Ein Festwochen-Start als Huldigung an einen ganz großen Meister des europäischen Theaters: Geburtstags-Jubilar Peter Brook - seit über 30 Jahren in der Auseinandersetzung mit Rassismus und Nationalismus - eröffnete das Schauspielprogramm mit seiner theatralischen Afrika-Recherche "Tierno Bokar". Karenz-Schauspieldirektorin Stefanie Carp hat die heurigen Festwochen thematisch an der Dritten Welt orientiert, und Brook macht als Sicherheitsgarant für einen erfolgreichen Start den Auftakt.

Auf seiner legendären schwarzen "leeren Bühne" hat er einen Entwicklungsroman realisiert: Nach dem Buch "Der Weise von Bandiagara" des afrikanischen Autors Amadou Hamapté Bâ, der den Werdegang seines Lehrmeisters Tierno Bokar (1875-1939) beschreibt, zeigt Brook eine epische Afrika-Expedition. Der Islamgelehrte Bokar, Gründer einer Koranschule und Lehrer spezieller Erinnerungstechniken, ist Brooks Integrationsfigur für Toleranz auf seiner Reise ins Innere Afrikas. Der historisch-politische Kontext: eine zerrüttete religiöse Gemeinschaft, die sich wegen der Frage bekämpft, ob das tägliche Morgengebet, die "Perle der Vollendung", elf- oder zwölfmal in Folge durchzuführen sei. Massaker, Kämpfe, Krieg im französisch kolonialisierten Bandiagara.
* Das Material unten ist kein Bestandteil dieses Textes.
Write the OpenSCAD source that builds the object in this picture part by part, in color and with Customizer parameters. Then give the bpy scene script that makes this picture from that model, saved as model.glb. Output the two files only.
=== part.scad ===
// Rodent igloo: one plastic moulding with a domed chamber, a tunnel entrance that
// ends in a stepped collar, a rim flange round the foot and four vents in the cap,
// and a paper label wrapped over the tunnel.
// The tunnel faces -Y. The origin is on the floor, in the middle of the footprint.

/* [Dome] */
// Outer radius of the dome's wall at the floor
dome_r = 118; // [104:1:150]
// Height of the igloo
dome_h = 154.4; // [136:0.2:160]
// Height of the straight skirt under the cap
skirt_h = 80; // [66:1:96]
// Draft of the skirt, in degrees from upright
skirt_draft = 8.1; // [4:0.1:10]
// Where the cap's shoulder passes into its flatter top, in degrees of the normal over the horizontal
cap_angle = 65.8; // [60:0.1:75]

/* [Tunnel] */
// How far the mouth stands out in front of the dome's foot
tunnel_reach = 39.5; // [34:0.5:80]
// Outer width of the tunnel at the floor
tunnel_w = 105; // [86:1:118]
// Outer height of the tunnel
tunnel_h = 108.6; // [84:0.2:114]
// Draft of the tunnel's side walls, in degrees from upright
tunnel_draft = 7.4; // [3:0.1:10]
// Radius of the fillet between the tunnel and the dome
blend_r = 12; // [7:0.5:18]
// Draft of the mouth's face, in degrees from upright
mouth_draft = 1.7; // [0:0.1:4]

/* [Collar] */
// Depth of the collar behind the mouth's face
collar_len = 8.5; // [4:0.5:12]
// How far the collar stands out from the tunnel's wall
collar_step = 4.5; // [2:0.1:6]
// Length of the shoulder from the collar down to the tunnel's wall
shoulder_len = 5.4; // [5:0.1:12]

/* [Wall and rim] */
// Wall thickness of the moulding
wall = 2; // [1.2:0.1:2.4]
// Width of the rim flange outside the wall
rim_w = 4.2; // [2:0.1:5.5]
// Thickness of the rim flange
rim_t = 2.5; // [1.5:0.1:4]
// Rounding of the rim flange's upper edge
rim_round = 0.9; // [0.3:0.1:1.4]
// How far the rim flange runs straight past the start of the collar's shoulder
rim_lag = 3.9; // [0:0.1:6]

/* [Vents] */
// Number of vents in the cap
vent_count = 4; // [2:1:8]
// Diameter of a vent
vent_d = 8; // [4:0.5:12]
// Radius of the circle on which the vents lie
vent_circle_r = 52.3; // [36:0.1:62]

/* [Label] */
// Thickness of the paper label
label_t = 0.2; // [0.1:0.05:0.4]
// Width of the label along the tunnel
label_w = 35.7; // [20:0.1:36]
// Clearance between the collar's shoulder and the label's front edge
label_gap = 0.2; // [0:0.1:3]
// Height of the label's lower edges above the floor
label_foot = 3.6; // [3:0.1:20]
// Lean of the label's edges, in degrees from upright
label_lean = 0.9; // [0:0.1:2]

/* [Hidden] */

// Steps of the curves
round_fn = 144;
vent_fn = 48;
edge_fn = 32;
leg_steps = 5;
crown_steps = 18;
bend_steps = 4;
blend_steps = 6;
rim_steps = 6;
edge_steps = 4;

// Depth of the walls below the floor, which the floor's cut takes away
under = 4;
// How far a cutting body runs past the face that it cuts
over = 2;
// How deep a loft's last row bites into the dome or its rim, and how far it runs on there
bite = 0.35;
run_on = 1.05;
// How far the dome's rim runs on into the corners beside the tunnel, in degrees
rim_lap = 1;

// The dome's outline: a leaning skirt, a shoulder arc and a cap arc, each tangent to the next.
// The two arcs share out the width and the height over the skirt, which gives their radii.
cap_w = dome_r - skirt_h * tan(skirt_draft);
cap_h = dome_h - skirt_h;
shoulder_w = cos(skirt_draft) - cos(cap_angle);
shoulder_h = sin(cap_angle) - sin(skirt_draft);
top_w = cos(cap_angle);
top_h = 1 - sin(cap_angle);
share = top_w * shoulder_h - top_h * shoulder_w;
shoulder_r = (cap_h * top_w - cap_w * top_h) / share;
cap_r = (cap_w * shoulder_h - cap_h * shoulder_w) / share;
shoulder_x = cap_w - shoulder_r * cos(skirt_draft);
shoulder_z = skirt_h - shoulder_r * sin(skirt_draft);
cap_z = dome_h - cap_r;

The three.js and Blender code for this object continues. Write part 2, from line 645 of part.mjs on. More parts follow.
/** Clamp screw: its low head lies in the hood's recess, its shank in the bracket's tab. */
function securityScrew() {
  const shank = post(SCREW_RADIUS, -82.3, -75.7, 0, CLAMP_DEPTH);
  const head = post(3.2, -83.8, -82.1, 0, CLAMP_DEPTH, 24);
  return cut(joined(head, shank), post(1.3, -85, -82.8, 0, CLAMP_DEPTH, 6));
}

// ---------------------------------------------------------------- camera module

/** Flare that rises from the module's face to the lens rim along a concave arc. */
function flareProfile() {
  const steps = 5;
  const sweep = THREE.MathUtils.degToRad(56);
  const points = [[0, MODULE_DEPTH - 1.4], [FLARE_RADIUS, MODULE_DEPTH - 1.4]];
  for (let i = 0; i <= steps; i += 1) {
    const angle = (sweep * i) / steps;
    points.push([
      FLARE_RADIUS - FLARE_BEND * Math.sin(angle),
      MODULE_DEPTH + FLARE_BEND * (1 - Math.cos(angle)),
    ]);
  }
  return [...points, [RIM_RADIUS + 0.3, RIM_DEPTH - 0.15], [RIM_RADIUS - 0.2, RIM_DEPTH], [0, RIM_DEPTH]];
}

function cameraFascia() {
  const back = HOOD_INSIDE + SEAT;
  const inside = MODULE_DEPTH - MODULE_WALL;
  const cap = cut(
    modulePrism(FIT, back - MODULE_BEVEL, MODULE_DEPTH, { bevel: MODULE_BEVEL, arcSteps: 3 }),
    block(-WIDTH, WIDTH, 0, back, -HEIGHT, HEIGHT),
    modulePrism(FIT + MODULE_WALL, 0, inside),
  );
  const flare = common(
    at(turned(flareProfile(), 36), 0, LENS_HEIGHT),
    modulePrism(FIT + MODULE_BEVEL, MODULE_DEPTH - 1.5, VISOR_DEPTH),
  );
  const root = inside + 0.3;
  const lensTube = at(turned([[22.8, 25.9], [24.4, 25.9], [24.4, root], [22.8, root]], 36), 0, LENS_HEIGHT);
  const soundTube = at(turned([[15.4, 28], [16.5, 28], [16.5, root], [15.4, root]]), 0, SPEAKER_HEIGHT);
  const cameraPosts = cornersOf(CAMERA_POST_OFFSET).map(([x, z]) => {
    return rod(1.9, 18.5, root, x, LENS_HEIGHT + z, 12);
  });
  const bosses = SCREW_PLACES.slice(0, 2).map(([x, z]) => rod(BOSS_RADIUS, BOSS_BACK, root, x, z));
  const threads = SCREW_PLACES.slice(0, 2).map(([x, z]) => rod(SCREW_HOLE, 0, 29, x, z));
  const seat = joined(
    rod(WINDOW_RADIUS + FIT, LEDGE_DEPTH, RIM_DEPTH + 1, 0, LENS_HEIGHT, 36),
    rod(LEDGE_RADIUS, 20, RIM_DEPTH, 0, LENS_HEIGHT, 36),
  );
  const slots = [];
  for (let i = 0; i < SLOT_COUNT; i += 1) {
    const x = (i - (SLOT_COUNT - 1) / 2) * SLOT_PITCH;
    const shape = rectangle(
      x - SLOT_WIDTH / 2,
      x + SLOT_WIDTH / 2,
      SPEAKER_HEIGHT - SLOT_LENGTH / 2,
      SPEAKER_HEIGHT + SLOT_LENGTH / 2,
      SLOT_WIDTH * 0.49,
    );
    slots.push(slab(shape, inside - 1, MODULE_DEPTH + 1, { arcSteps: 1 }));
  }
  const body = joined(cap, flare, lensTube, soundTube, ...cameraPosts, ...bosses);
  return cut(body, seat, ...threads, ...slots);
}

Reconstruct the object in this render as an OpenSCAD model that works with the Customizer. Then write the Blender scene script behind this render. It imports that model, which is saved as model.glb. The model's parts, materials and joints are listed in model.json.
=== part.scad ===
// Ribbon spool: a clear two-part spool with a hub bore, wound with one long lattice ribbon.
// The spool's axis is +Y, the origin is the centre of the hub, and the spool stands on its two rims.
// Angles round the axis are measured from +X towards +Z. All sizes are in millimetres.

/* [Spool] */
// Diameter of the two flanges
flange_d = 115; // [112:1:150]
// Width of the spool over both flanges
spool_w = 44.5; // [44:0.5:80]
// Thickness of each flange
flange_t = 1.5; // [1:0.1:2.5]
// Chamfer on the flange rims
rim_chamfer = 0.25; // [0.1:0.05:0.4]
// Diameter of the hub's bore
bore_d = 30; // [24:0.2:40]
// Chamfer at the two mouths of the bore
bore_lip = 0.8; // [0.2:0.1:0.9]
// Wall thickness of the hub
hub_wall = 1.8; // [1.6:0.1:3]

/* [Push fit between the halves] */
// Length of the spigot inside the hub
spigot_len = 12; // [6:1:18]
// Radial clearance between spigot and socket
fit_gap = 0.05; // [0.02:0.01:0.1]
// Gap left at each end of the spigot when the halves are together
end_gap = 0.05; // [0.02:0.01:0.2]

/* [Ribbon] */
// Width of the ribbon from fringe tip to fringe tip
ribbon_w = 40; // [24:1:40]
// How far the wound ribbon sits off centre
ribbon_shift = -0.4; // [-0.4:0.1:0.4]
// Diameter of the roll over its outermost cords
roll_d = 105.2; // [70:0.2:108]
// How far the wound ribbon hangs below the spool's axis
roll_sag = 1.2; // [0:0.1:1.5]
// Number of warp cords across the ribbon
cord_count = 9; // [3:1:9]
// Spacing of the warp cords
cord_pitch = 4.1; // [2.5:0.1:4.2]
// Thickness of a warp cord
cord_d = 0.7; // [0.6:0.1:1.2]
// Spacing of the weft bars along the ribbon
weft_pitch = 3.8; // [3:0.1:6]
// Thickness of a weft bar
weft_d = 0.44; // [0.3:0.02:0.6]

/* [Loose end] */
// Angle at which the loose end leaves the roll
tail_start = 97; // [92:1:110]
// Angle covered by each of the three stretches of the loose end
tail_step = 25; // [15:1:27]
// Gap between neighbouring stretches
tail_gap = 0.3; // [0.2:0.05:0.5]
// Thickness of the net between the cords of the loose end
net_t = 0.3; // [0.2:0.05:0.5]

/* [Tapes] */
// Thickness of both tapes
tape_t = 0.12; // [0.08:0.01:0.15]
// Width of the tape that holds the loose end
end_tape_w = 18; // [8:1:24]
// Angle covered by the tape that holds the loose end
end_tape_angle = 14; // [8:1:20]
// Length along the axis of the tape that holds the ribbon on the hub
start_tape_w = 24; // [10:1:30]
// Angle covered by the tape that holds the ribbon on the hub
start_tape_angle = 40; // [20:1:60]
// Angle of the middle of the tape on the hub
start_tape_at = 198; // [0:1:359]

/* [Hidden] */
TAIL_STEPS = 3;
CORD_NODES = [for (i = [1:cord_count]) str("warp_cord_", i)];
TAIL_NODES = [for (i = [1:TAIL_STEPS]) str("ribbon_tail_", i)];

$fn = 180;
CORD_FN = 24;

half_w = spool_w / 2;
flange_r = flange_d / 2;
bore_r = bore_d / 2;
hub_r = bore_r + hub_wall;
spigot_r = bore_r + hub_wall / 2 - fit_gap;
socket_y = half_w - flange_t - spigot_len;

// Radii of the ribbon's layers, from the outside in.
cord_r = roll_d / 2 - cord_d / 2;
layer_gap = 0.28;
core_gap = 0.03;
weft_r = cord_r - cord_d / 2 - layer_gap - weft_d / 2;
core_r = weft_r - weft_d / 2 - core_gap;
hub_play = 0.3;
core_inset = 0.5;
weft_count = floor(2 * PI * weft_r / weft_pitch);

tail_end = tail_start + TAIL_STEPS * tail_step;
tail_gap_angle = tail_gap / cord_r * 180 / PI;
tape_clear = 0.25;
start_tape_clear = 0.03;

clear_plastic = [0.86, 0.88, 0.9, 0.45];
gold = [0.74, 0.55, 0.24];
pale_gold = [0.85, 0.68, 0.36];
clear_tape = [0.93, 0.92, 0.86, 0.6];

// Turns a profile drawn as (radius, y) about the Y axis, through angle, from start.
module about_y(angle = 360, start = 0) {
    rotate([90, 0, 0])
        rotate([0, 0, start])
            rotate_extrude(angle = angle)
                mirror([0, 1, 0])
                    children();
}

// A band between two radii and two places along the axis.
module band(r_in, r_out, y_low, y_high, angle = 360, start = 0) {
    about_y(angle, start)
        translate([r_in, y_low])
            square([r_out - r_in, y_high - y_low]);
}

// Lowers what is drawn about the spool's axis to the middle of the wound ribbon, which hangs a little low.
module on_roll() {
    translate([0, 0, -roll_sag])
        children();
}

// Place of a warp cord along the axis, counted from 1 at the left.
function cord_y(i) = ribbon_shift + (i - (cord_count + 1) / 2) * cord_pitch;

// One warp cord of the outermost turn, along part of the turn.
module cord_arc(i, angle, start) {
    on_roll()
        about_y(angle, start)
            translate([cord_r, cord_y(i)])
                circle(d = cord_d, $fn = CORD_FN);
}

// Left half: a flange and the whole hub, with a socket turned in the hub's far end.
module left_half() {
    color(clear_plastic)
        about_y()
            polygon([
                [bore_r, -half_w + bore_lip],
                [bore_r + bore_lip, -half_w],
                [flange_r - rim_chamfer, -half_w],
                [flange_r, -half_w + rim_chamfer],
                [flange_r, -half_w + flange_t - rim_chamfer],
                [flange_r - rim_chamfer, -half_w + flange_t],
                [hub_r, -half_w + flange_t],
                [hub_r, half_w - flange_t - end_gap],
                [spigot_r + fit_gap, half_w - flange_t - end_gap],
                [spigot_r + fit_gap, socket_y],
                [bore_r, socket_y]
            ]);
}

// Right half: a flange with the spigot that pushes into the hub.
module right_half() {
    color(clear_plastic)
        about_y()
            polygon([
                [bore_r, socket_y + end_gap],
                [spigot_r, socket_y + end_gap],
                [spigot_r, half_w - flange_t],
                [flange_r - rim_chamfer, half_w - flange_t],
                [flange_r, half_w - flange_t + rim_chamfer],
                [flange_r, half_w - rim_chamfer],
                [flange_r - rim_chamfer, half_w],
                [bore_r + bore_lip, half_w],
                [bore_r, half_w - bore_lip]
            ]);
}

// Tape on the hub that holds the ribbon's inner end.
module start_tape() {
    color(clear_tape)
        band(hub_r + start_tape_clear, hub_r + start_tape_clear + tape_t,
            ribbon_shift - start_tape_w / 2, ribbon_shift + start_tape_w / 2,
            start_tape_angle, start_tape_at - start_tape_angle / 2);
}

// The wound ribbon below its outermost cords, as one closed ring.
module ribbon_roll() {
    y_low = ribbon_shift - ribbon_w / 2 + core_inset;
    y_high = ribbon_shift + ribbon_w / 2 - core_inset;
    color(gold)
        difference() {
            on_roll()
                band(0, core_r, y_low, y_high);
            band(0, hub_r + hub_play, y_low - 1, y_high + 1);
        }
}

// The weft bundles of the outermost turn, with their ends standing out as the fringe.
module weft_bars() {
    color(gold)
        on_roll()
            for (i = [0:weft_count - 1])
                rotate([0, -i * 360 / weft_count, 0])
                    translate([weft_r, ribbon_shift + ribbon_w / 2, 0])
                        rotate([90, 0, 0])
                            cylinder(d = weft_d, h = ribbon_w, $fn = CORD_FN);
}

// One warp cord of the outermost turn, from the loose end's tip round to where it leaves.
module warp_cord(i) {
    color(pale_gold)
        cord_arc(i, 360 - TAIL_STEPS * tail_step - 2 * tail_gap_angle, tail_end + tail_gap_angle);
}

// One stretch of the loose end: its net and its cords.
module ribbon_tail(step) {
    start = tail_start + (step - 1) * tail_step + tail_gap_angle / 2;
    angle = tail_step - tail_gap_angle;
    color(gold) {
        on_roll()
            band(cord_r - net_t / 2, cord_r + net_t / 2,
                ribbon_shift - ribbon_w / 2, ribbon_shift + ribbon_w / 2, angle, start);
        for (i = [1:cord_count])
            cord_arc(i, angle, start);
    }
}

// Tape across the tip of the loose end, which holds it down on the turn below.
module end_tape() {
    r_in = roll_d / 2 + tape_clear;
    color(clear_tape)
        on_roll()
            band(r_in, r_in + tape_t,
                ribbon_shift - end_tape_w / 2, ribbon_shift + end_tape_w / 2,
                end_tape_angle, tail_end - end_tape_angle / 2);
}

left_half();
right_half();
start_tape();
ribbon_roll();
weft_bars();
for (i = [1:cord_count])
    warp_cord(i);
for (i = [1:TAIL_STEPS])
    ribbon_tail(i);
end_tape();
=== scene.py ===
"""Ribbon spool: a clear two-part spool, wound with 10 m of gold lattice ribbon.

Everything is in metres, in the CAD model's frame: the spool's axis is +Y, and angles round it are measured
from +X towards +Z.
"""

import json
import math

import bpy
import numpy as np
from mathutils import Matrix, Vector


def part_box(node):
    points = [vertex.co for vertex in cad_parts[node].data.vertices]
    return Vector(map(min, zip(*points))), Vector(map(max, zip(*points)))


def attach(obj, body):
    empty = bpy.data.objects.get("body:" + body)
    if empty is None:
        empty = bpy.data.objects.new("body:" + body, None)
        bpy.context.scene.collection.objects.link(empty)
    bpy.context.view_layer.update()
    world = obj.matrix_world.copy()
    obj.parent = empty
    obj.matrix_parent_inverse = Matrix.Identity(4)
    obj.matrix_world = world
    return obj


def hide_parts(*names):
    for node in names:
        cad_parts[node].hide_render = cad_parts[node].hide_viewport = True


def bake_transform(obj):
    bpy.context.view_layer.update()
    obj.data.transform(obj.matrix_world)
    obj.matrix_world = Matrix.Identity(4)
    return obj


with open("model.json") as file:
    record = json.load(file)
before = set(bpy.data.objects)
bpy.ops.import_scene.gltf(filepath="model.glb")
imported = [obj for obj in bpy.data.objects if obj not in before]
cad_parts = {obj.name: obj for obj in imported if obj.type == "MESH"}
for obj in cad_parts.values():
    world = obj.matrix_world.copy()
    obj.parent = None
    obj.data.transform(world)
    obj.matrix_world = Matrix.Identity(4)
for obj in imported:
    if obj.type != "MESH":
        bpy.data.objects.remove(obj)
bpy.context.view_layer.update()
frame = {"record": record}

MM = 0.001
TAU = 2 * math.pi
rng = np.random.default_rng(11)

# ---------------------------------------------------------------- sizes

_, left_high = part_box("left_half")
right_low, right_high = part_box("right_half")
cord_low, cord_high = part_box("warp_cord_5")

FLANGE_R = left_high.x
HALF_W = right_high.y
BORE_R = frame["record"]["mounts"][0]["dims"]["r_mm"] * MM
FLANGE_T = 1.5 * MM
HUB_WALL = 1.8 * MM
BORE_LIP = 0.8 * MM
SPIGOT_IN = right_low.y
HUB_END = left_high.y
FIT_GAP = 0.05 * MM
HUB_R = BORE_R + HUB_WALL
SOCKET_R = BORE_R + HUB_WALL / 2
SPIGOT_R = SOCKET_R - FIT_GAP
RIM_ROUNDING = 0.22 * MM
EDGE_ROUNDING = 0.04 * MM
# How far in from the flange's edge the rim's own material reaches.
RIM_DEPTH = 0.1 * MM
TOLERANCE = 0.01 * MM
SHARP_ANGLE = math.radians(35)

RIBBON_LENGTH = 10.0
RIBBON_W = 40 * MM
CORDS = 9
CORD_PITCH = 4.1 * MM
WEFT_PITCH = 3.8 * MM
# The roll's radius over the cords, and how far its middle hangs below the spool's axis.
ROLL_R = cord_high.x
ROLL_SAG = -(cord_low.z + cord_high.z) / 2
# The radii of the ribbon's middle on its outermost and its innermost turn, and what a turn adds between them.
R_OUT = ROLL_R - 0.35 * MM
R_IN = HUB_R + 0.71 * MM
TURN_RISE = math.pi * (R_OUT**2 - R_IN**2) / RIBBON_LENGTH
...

Die Bühne des Ronacher markiert das afrikanisches Dorf: ein Baum, Decken, zwei Musiker (Toshi Tsuchitori, Antonin Stahly) und Brooks international besetzte Truppe. Davor Polsterplätze, fast eine familiäre Probensituation, in der Brook seinen Jüngern den Weg in die Stille verkündet.

Im Rahmen seines 1971 gegründeten Centre International de Création Théâtrale (c.i.c.t.) beschäftigt sich der mittlerweile 80-jährige Regisseur mit verschiedenen Kulturen. Sotigui Kouyaté ist als die zentrale Figur des Sufi-Meisters Tierno Bokar zu sehen. Durchgängig idealisiert hält er sich an die literarische Helden-Saga: "Jede einzelne seiner Gesten war maßvoll. [...] Jeder wusste, dass es schon genügte, neben ihm zu sitzen." In getragener Atmosphäre spielt er eindrücklich den weisen Mystiker neben dem langjährigen Brook-Darsteller Bruce Myers. Dieser prüft als hektischer Kolonialherrscher die Koran-Schüler, ob sie auch anständig "Paris" aussprechen können. Die Ironie dabei: authentisch färbt der Akzent des multikulturellen Ensembles ihr Französisch, die Sprache der Kolonialherrscher.

Brooks Bedingung an das Theater ist, die eigene Phantasie zu wecken. Aber diesmal deutet sich die Brook'sche Andeutung nur mehr selbst an, und der vertraute Festwochenzuseher-Blick baut ganze Häuser fertig, wenn der Protagonist die eindeutige Maurer-Handbewegung setzt. Brooks Ehrfurcht vor einem großen Mann der Geschichte bleibt in der theatralen Verbeugung stecken. Mit getragenem Gestus zeigt uns die Truppe eine afrikanische Passionsgeschichte als Meditationsübung. Dabei agiert das Ensemble in sich höchst stimmig, das Zelebrieren aber macht das knapp 90-minütige Gastspiel bisweilen mühsam.

Brooks unglaublich sanftes, leises Plädoyer für Toleranz könnte da von manchem auch als banal betrachtet werden. Wie die Kernaussage des Stücks: Es gibt drei Arten von Wahrheit, deine, meine und die Wahrheit. Ein wunderbar wahrer Satz, dessen Sicherheit aber auch den routinierten Blick des Theateraltmeisters zu trügen vermochte.